======== Supplied information ========

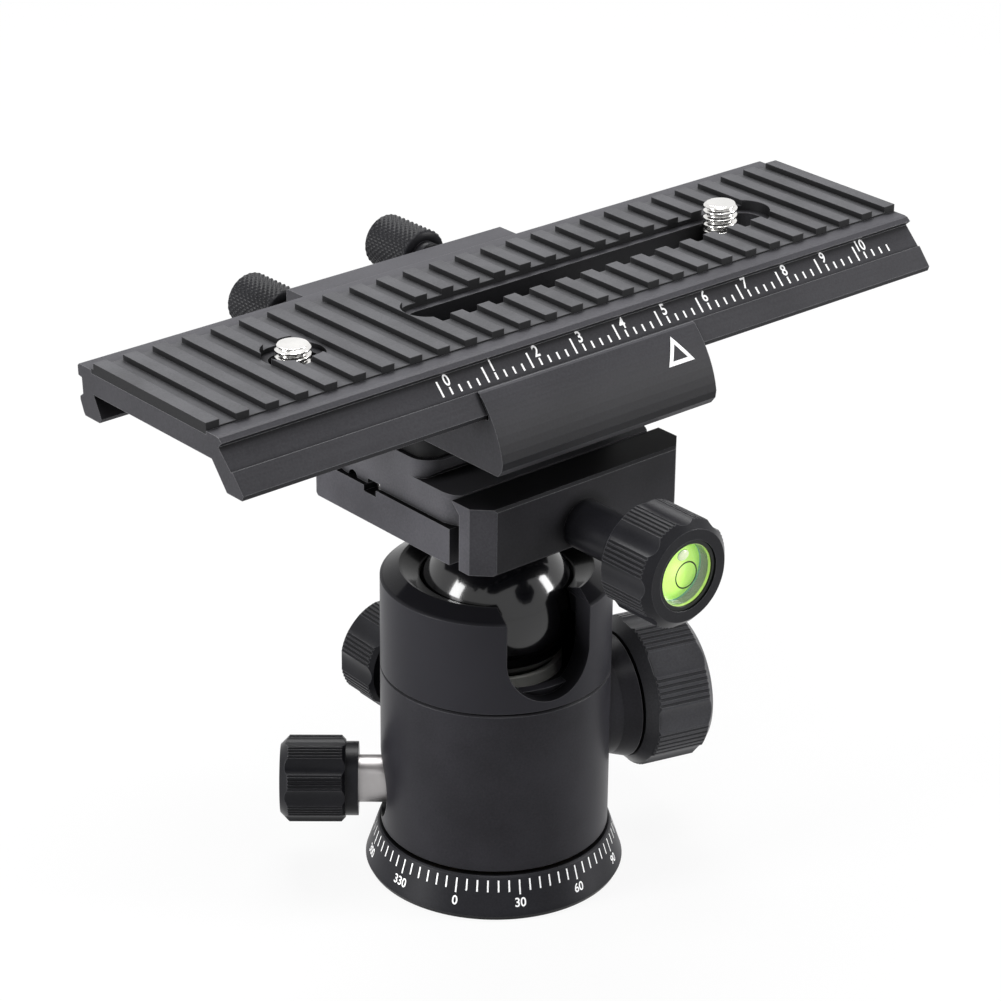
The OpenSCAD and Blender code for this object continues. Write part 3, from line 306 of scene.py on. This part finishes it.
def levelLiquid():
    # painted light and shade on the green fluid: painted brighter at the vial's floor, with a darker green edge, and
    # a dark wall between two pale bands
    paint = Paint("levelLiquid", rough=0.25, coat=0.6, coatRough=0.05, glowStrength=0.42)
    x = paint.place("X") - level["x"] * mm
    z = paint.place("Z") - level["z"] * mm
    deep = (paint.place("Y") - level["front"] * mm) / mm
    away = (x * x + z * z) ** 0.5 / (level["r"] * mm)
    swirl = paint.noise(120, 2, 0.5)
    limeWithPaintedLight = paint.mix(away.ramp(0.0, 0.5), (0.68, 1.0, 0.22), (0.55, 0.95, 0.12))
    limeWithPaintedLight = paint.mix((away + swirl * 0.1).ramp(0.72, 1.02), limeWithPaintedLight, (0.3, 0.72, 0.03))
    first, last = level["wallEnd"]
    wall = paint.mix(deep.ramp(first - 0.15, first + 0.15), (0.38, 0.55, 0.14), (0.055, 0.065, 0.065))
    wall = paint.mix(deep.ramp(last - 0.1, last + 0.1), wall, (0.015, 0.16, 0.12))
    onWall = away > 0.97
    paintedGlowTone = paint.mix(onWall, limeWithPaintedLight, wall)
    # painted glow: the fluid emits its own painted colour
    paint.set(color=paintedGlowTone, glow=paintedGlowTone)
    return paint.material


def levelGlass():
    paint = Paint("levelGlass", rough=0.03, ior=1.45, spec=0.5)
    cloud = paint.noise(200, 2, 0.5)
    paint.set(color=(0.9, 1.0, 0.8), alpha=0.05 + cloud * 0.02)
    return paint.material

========

Return all the data exactly as given.

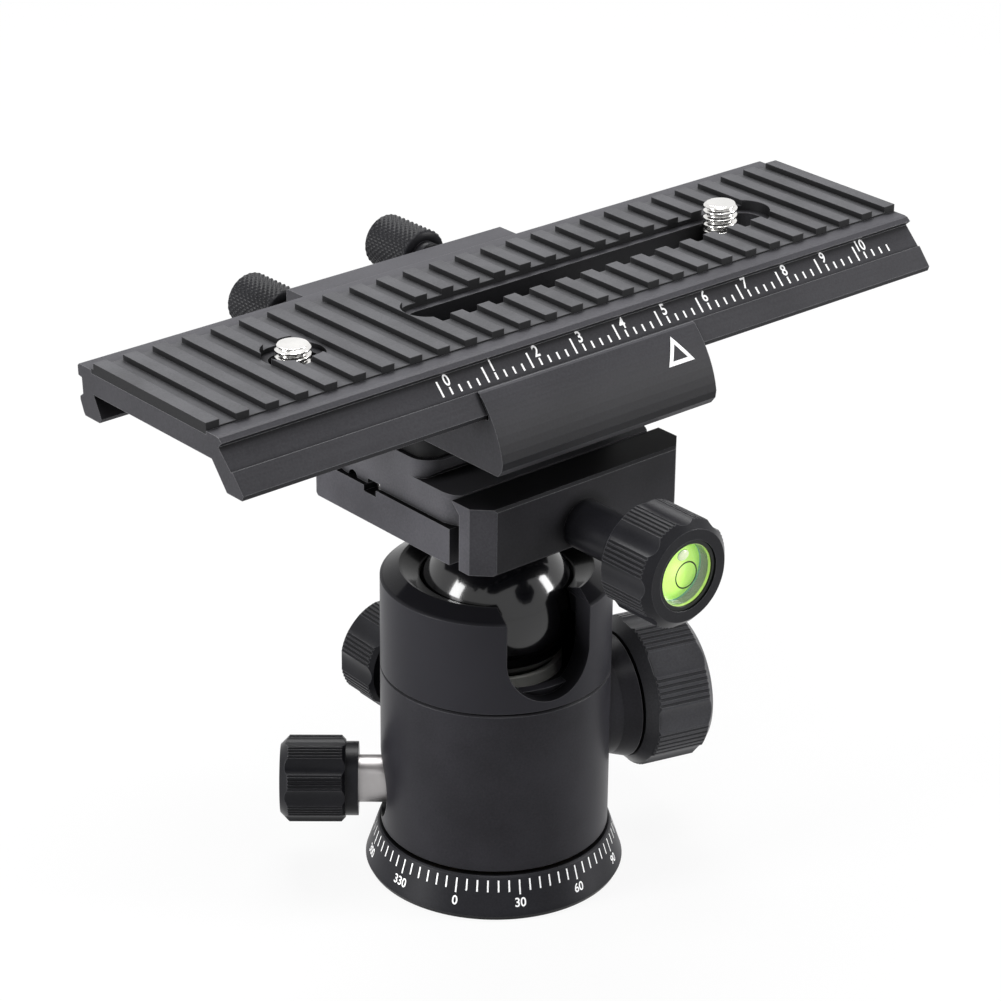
The OpenSCAD and Blender code for this object continues. Write part 3, from line 306 of scene.py on. This part finishes it.
def levelLiquid():
    # painted light and shade on the green fluid: painted brighter at the vial's floor, with a darker green edge, and
    # a dark wall between two pale bands
    paint = Paint("levelLiquid", rough=0.25, coat=0.6, coatRough=0.05, glowStrength=0.42)
    x = paint.place("X") - level["x"] * mm
    z = paint.place("Z") - level["z"] * mm
    deep = (paint.place("Y") - level["front"] * mm) / mm
    away = (x * x + z * z) ** 0.5 / (level["r"] * mm)
    swirl = paint.noise(120, 2, 0.5)
    limeWithPaintedLight = paint.mix(away.ramp(0.0, 0.5), (0.68, 1.0, 0.22), (0.55, 0.95, 0.12))
    limeWithPaintedLight = paint.mix((away + swirl * 0.1).ramp(0.72, 1.02), limeWithPaintedLight, (0.3, 0.72, 0.03))
    first, last = level["wallEnd"]
    wall = paint.mix(deep.ramp(first - 0.15, first + 0.15), (0.38, 0.55, 0.14), (0.055, 0.065, 0.065))
    wall = paint.mix(deep.ramp(last - 0.1, last + 0.1), wall, (0.015, 0.16, 0.12))
    onWall = away > 0.97
    paintedGlowTone = paint.mix(onWall, limeWithPaintedLight, wall)
    # painted glow: the fluid emits its own painted colour
    paint.set(color=paintedGlowTone, glow=paintedGlowTone)
    return paint.material


def levelGlass():
    paint = Paint("levelGlass", rough=0.03, ior=1.45, spec=0.5)
    cloud = paint.noise(200, 2, 0.5)
    paint.set(color=(0.9, 1.0, 0.8), alpha=0.05 + cloud * 0.02)
    return paint.material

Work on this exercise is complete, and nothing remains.